» Work to be completed:
Go from the first line to the line with "as one piece" and return those lines verbatim, ends included.

# Data section start

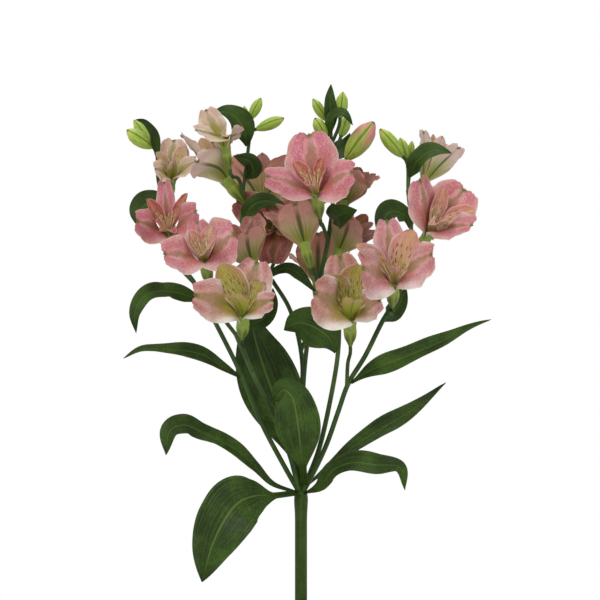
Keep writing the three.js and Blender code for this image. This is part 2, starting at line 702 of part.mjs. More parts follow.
// Shares of a bud's length, with its share of the full radius there.
const BUD_STATIONS = [[0, 0.42], [0.25, 0.88], [0.55, 1], [0.85, 0.6], [1, 0.16]];
const BUD_SIDES = 7;

function budSolid({ base, tip, radius }, clear) {
	const start = base.clone().addScaledVector(tip.clone().sub(base).normalize(), CLEARANCE);
	const stations = BUD_STATIONS.map(([share, part]) => [share, radius * part + clear]);
	return swelling(start, tip, stations, BUD_SIDES);
}

// The stem with its rays, pedicels and ovaries, which grew as one piece

// The limbs of the stem, from the rays to the pedicels. Each pedicel starts on the limb nearest to the
// start of its own way and ends straight in what it carries.
function stemLimbs() {
	const limbs = [];
	const grow = (path, startRadius, endRadius, sides, beyond = []) => {
		limbs.push({ path, line: spaced(smoothCurve(path)), startRadius, endRadius, sides, beyond });
	};
	const pedicelPath = (way, base, direction) => [
		nearestOn(limbs, way[0]).place,
		...way.slice(1),
		base.clone().addScaledVector(direction, -STALK.lead),
		base,
	];
	for (const path of RAYS) grow([WHORL, ...path], STALK.ray, STALK.branch, STALK.sides);
	grow(SIDE_SHOOT, STALK.branch, STALK.branch, STALK.sides);
	for (const bloom of Object.values(BLOOMS)) {
		const { axis } = bloomFrame(bloom);
		const size = bloom.size ?? 1;
		const length = OVARY.length * size;
		const base = bloom.seat.clone().addScaledVector(axis, -length);
		const ovary = [[0.6 * length, OVARY.radius * size], [length, OVARY.radius * 0.92 * size]];
		const path = pedicelPath(bloom.stalk, base, axis);
		grow(path, STALK.pedicel * 1.15, STALK.pedicel, STALK.sides, ovary);
	}
	for (const { base, tip, stalk: way } of Object.values(BUDS)) {
		const path = pedicelPath(way, base, tip.clone().sub(base).normalize());
		grow(path, STALK.pedicel, STALK.pedicel, STALK.budSides);
	}
	return limbs;
}

const LIMBS = stemLimbs();
const TRUNK = {
	line: [new THREE.Vector3(0, 0, STEM.foot), WHORL],
	startRadius: STEM.whorlRadius, endRadius: STEM.whorlRadius,
};

function mainStem(clear) {
	const { foot, radius, whorlRadius, swell, neck, cap, sides } = STEM;
	const stations = [
		[foot, radius], [WHORL.z - swell, radius], [WHORL.z - neck, whorlRadius],
		[WHORL.z, whorlRadius], [WHORL.z + cap, whorlRadius * 0.6],
	];
	const [right, back] = [new THREE.Vector3(1, 0, 0), new THREE.Vector3(0, 1, 0)];
	return loft(stations.map(([height, girth]) => ringAround(
		new THREE.Vector3(0, 0, height), right, back, girth + clear, sides)));
}

function stemSolid(clear) {
	const pieces = [mainStem(clear)];
	for (const { path, startRadius, endRadius, sides, beyond } of LIMBS) {
		const ending = beyond.map(([distance, radius]) => [distance, radius + clear]);
		pieces.push(stalk(path, startRadius + clear, endRadius + clear, sides, ending));
	}
	return pieces.reduce((whole, piece) => whole.add(piece));
}

// The pot and its soil

function turned(profile, sides) {
	const geometry = new THREE.LatheGeometry(profile.map(([r, z]) => new THREE.Vector2(r, z)), sides);
	geometry.rotateX(Math.PI / 2);
	return solidOf(geometry);
}

function potSolid() {
	const { height, rimRadius, shoulderRadius, baseRadius, wall, floor, collar, edge, sides } = POT;
	const shoulder = height - collar;
	let pot = turned([
		[0, 0], [baseRadius - edge, 0], [baseRadius, edge], [shoulderRadius, shoulder],
		[rimRadius - edge, shoulder], [rimRadius, shoulder + edge], [rimRadius, height - edge],
		[rimRadius - edge, height], [potInside(height), height], [potInside(floor), floor], [0, floor],
	], sides);
	for (let k = 0; k < POT.drains; k++) {
		const angle = ((k + 0.5) / POT.drains) * 2 * Math.PI;
		const drill = new THREE.CylinderGeometry(POT.drainRadius, POT.drainRadius, floor * 3, 8);
		drill.rotateX(Math.PI / 2);
		drill.translate(POT.drainCircle * Math.cos(angle), POT.drainCircle * Math.sin(angle), 0);
		pot = pot.subtract(solidOf(drill));
	}
	return pot;
}

// Radius of the pot's inside at a height.
function potInside(height) {
	const shoulder = POT.height - POT.collar;
	const slope = (POT.shoulderRadius - POT.baseRadius) / shoulder;
	return POT.baseRadius + slope * height - POT.wall;
}

function soilSolid() {
	const { top, crown, gap, sides } = SOIL;
	const low = POT.floor + gap;
	const soil = turned([
		[0, low], [potInside(low) - 2 * gap, low], [potInside(top) - 2 * gap, top],
		[potInside(top) * 0.6, top + crown * 0.7], [potInside(top) * 0.2, top + crown], [0, top + crown],
	], sides);
	const hole = new THREE.CylinderGeometry(STEM.holeRadius, STEM.holeRadius, 2 * top, 16);
	hole.rotateX(Math.PI / 2);
	hole.translate(0, 0, STEM.foot - CLEARANCE + top);
	return soil.subtract(solidOf(hole));
}

// Assembly

const potted = new THREE.Group();

function show(name, solid, colour) {
	const mesh = new THREE.Mesh(
		meshGeometry(solid), new THREE.MeshStandardMaterial({ ...COLOURS[colour], metalness: 0 }));
	mesh.name = name;
	potted.add(mesh);
}

function largestBody(solid) {
	return solid.decompose().reduce((best, body) => (body.volume() > best.volume() ? body : best));
}

function boxesMeet(a, b) {
	return [0, 1, 2].every((axis) => a.min[axis] < b.max[axis] && b.min[axis] < a.max[axis]);
}

// Each piece with the way it is made. A later piece is trimmed where it would come closer to an earlier
// one than the clearance.
const GROWN = [['stem', stemSolid, 'stem']];
for (const [group, colour, solid, pieces] of [
	['bloom', 'bloom', bloomSolid, BLOOMS],
	['bud', 'bud', budSolid, BUDS],
	['bract', 'leaf', leafSolid, BRACTS],
	['leaf', 'leaf', leafSolid, LEAVES],
]) {
	for (const [name, piece] of Object.entries(pieces)) {
		GROWN.push([`${group}_${name}`, (clear) => solid(piece, clear), colour]);
	}
}

const placed = [];
for (const [name, make, colour] of GROWN) {
	let solid = make(0);
	for (const grown of placed) {
		if (!boxesMeet(solid.boundingBox(), grown.boundingBox())) continue;
		if (solid.intersect(grown).isEmpty()) continue;
		solid = largestBody(solid.subtract(grown));
	}
	placed.push(make(CLEARANCE));
	show(name, largestBody(solid.simplify(SMOOTHING)), colour);
}
show('pot', potSolid(), 'clay');
show('soil', soilSolid(), 'soil');

export default potted;
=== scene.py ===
"""A Peruvian lily in a plain clay pot, dressed around its CAD frame.

The stems, leaves, buds and blooms grow on the same lines as the solids that they stand for, with fine
edges, veins and markings. Lengths are millimetres until a mesh is made, which is in metres.
"""

import math
import random

import bpy
import numpy as np
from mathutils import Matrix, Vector, noise


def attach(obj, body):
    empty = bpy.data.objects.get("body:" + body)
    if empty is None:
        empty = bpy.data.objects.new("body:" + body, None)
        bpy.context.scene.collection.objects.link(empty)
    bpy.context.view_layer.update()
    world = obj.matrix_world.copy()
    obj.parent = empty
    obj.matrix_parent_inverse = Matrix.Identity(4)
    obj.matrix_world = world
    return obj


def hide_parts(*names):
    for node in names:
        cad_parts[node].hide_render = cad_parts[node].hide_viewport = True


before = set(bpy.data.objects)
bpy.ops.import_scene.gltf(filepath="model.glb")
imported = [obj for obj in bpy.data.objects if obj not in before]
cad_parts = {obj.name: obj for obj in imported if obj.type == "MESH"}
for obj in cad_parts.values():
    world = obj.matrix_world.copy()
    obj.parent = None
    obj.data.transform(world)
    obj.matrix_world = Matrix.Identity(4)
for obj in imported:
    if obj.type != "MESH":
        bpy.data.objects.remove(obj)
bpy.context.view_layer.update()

METRE = 0.001  # one millimetre

# Driving dimensions
POT = {
    "height": 126, "rim": 76, "shoulder": 70, "base": 51, "wall": 6, "floor": 8, "collar": 26, "edge": 1.5,
    "drain": 4.5, "drain_circle": 28, "drains": 4,
}
SOIL = {"top": 110, "crown": 4, "gap": 0.3, "hole_gap": 0.25, "hole": 12, "sink": 0.5}
SOIL_LUMPS = ((1.1, 0.11), (0.7, 0.35), (0.35, 0.9))  # height and fineness of each sort
CRUMBS = {"count": 900, "size": 2.4, "clear": 3, "grit": 0.06}
STEM = {"foot": 40, "radius": 3.9, "whorl": 4.6, "swell": 14, "neck": 3, "cap": 5}
STALK = {"ray": 1.65, "branch": 1.4, "pedicel": 1.15, "lead": 5}
OVARY = {"length": 14, "radius": 4.2}
TUBE = {"length": 6.5, "foot": 3.9, "mouth": 4.5}
FILAMENT = {"length": 20, "root": 1.1, "splay": 0.26, "bow": 0.085, "radii": (0.5, 0.3)}
ANTHER = {"length": 3.4, "sunk": 0.4}
LEAF = {"thickness": 0.5, "trough": 0.22, "ripple": 0.05, "crinkle": 0.012, "rib": 0.35, "rib_width": 0.9}
TEPAL = {"thickness": 0.42, "rib": 0.45, "rib_width": 1.1, "ragged": 0.35, "uneven": 0.025}
OUTER = {
    "whorl": "outer", "width": 33, "claw": 0.24, "peak": 0.64, "tip": 0.55, "notch": 1.4, "point": 0,
    "root": 2, "throat": 16, "cup": -0.08, "keel": 0.14, "ruffle": 0.03, "base": [90, 210, 330],
    "lanes": 27, "outside": 0,
}
INNER = {
    "whorl": "inner", "width": 15, "claw": 0.16, "peak": 0.68, "tip": 0.24, "notch": 0, "point": 1.2,
    "root": 1, "throat": 19, "cup": 0.2, "keel": 0, "ruffle": 0.03, "base": [30, 150, 270],
    "lanes": 15, "outside": 2,
}

# Finishes of each kind of shape, by their place in its list. The outside of a whorl's tepals comes just
# before their inside, and the parts in a bloom's throat follow the two whorls.
UPPER, UNDER = range(2)
TRUNK_SKIN, LIMB_SKIN, OVARY_SKIN = range(3)
THROAT_SKIN, FILAMENT_SKIN, ANTHER_SKIN, POINT_SKIN = range(4, 8)
SOIL_SKIN, GRIT_SKIN = range(2)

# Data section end

» Expected answer:
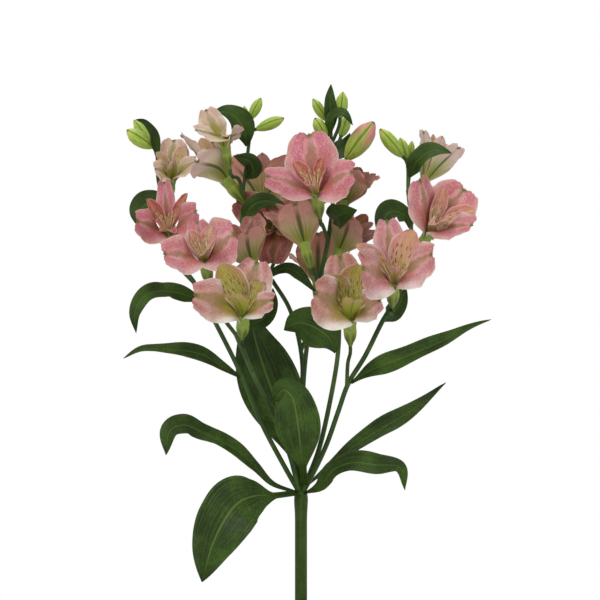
Keep writing the three.js and Blender code for this image. This is part 2, starting at line 702 of part.mjs. More parts follow.
// Shares of a bud's length, with its share of the full radius there.
const BUD_STATIONS = [[0, 0.42], [0.25, 0.88], [0.55, 1], [0.85, 0.6], [1, 0.16]];
const BUD_SIDES = 7;

function budSolid({ base, tip, radius }, clear) {
	const start = base.clone().addScaledVector(tip.clone().sub(base).normalize(), CLEARANCE);
	const stations = BUD_STATIONS.map(([share, part]) => [share, radius * part + clear]);
	return swelling(start, tip, stations, BUD_SIDES);
}

// The stem with its rays, pedicels and ovaries, which grew as one piece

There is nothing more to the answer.